Flavor: Lots of tropical fruit, if not quite as much as a fresh NE IPA. Hop bitterness is medium low but sufficient.  Malt is there but doesn’t bring a ton to the table. Maybe a little bit of toast. There is a little staleness and oxidation, but not nearly as apparent as in my recent Brooklyn Summer Ale review. Maybe there is some caramel malt in here  

Mouthfeel: Very soft and smooth. The nitro-character is like half or 1/3 of a Guinness Draught. Finish clean. 

Overall: Feels like the Harpoon IPA grist, with different hops, unfiltered and dosed with nitrogen to give a NEIPA-like mouthfeel. I can imagine the brewers at Harpoon were trying to come up with a more modern IPA, that has some Harpoon character, that has some similarities to New England IPAs without being a New England IPA. That space is crowded with Voodoo Ranger, Samuel Adams, Fiddlehead, Night Shift and others packaged hazies in 12-packs. To say nothing of the multitude of hyper-local options. 

Do I like this beer? Yes. I found it more drinkable by the sip. Would I buy a 15-pack of this? Maybe. I’m drinking Harpoon IPA next. Tasting that after this will be instructive. 

Harpoon IPA

Packaged: 4 April 2025

Aroma: Floral and citrus hops. 

Appearance: Gold to copper, brilliant clarity. Big, foamy white head with fair retention. 

Flavor: Toasty malt with a hint of caramel. Moderate hop bitterness and medium high hop flavor that is floral and citrusy as the aroma suggests. Fermentation clean, low floral esters  

Mouthfeel: Medium body and carbonation. Finish smooth and clean. More dry with each sip. 

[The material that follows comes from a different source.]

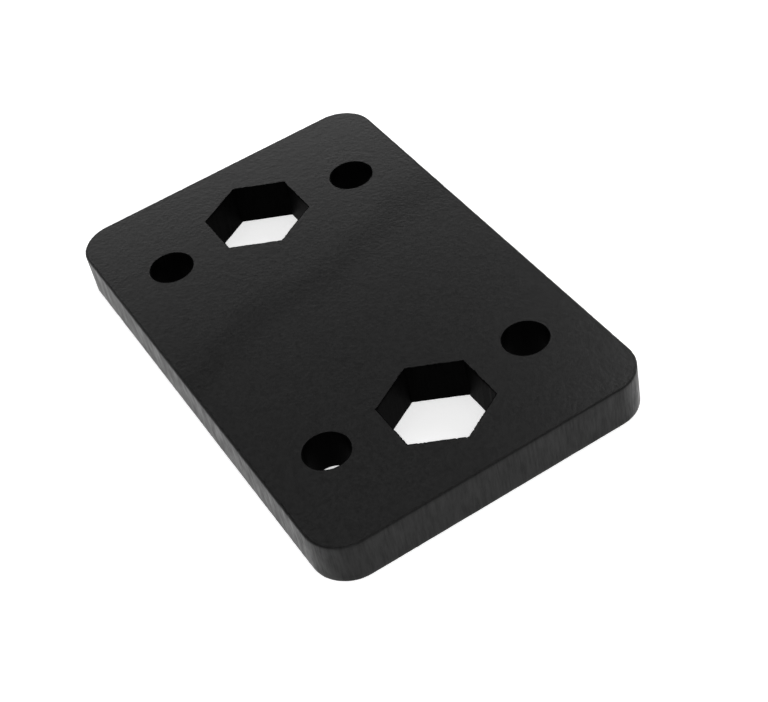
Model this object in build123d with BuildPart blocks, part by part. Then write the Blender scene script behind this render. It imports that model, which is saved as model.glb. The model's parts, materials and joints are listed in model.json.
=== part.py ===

Overall: This is similar to the Day Drifter; the lack of nitro makes Harpoon IPA more dry and crisp, and the mouthfeel less soft. This is still an excellent beer even if it has more in common with Sierra Nevada Pale Ale than a modern IPA. Seriously, do a side-by-side with both beers sometime. The hop flavor in both beers is driven by Cascade hops. Sierra Nevada is a little lower in alcohol with a simpler of a grist, but the difference is quite small. 

Camp Wannamango

I drank one, then Jennie drank the other two before I could write thorough tasting notes, Her review, "good". I remember having a prominent, but not fake or cloying mango flavor. 

Overall Impressions of 12-pack

I enjoyed both of the seasonal beers quite a bit. Next summer I could see myself buying a 12-pack of just the Summer Style. For a summer sample back, I liked that both of the IPAs were crisp as opposed to heavy and starchy like some NE IPAs.

Micro-dosing an IPA with nitrogen was an interesting idea. It does soften the mouthfeel and the hop flavor does come through. It would be interesting to see how nitro-dosing a hazy IPA might work. It could be a good way to add perceived body, while lowering the final gravity to make a lower calorie beer. I still prefer the OG IPA, but maybe I'm just an old man.